Of corse not ... please enlighten me!


----------



## Gemmenita

Well... it's rather:

I have always been someone else, never been one of you.

Indeed to translate *olmadım *we should say "never was one of you" but "never been= I have never been" is better.


----------



## peptidoglycan

*"Ben hep başkaydım hiç sizden olmadım" 

I was always someone else and I was never with you.
*


----------



## Gemmenita

Tekrar merhaba,

First I wondered why peptidoglycan translated "hiç sizden olmadım" as "I was never *with* you", but then I thought it may be correct in the context.

Anyway...I wanted to add one more possible translation to mine in post 2:

It can be also: I *was* never *like* you. I *became* never one *like* you.
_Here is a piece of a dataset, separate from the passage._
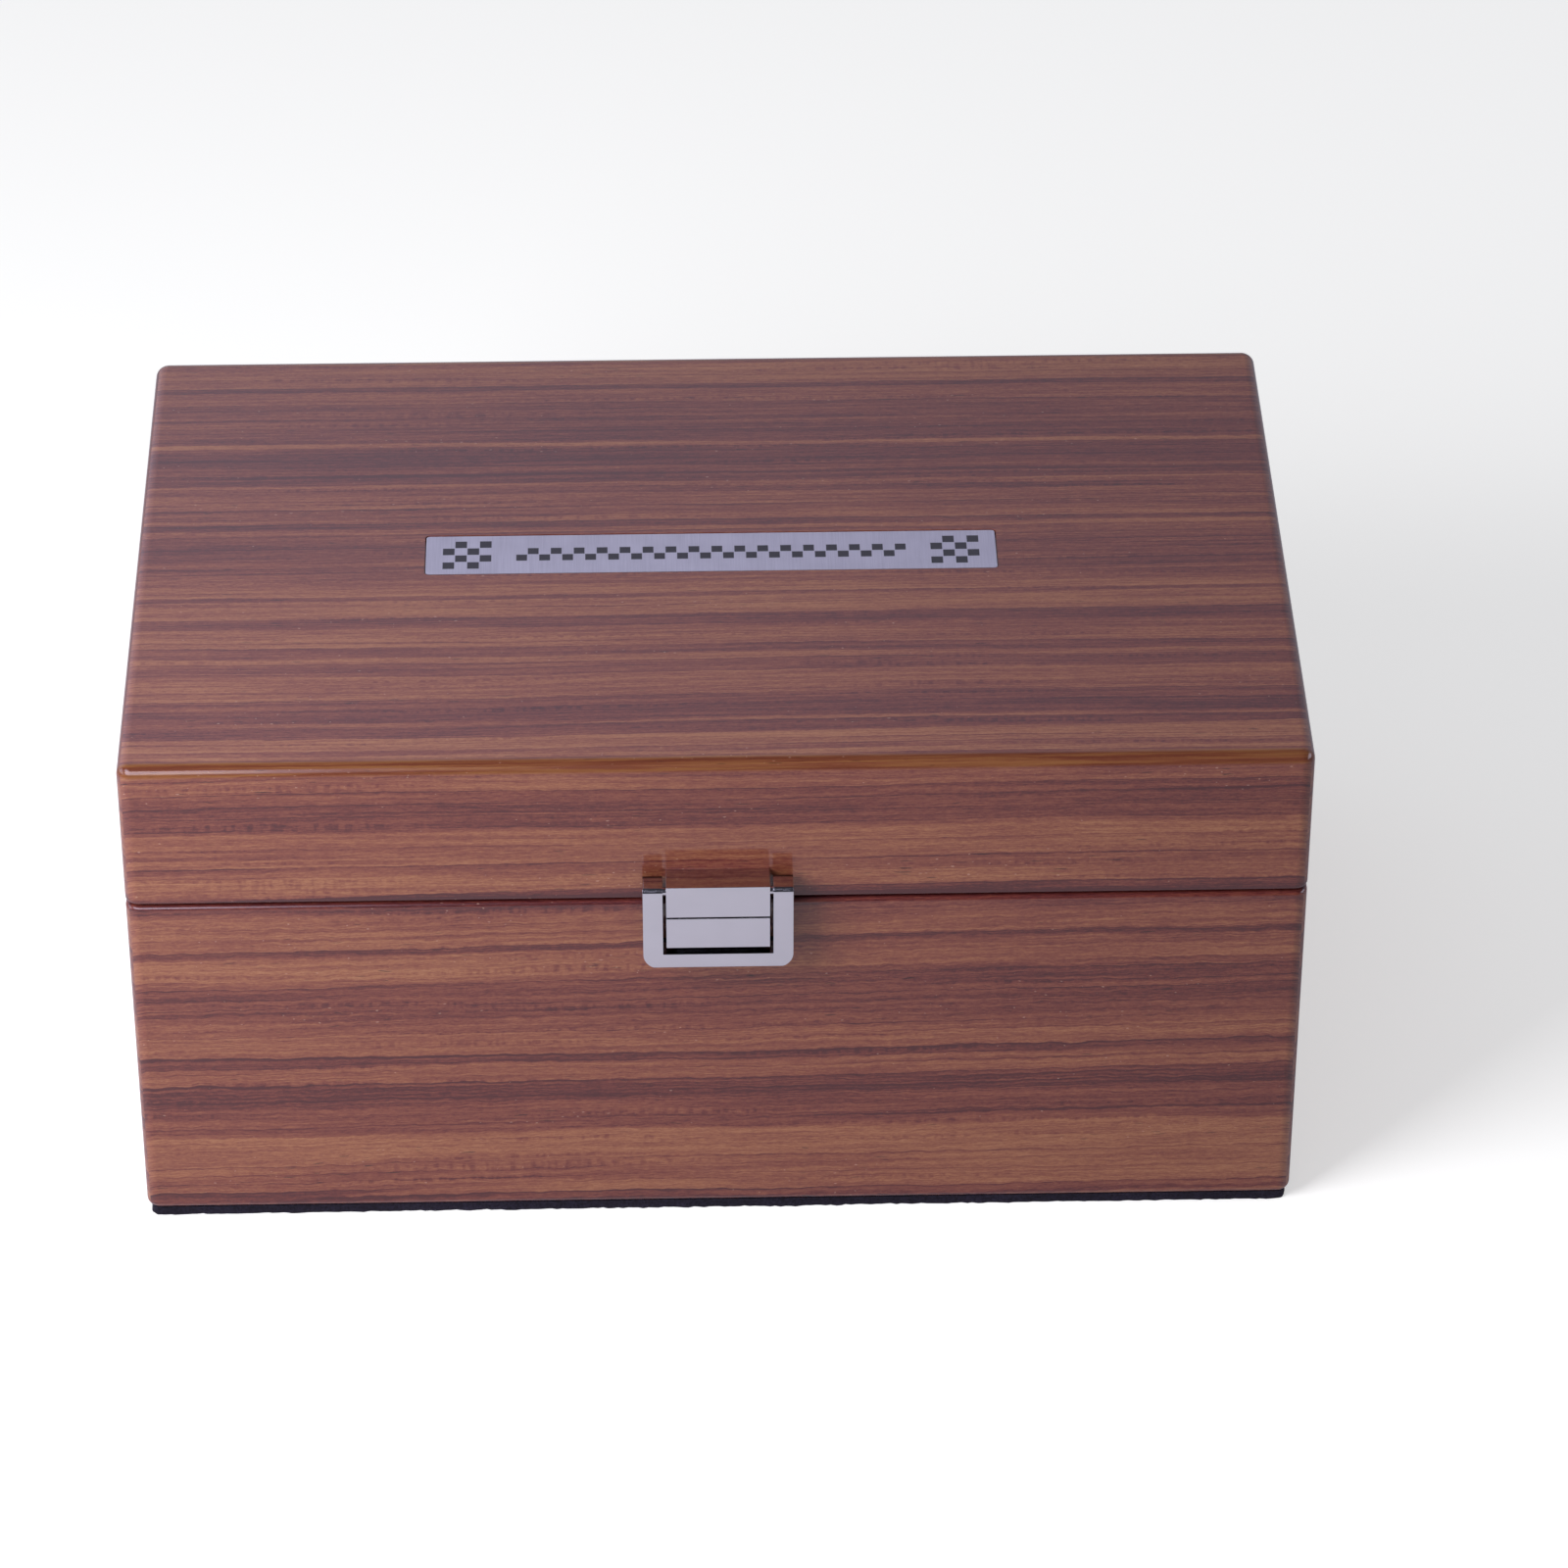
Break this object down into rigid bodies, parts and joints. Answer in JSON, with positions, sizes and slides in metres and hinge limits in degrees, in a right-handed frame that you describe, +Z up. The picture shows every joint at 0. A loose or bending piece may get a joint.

And I wanted to add that all the translations above are possible and could be correct, but_ only related to the context_. If you write the previous sentences, it would be easier to chose one of the translations above which would be more suitable.


----------



## Rallino

> *Ben hep başkaydım*



This literally means _I've always been different._ 

Başka: different
Başkası: someone else.


----------



## Zuccherro

I will have to understand the song first in order to choose the most suitable meaning then ^_^'
Thank you all for trying to explain iit


----------



## autumndaisy

Ditto this 


Rallino said:


> This literally means _I've always been different._
> 
> Başka: different
> Başkası: someone else.


----------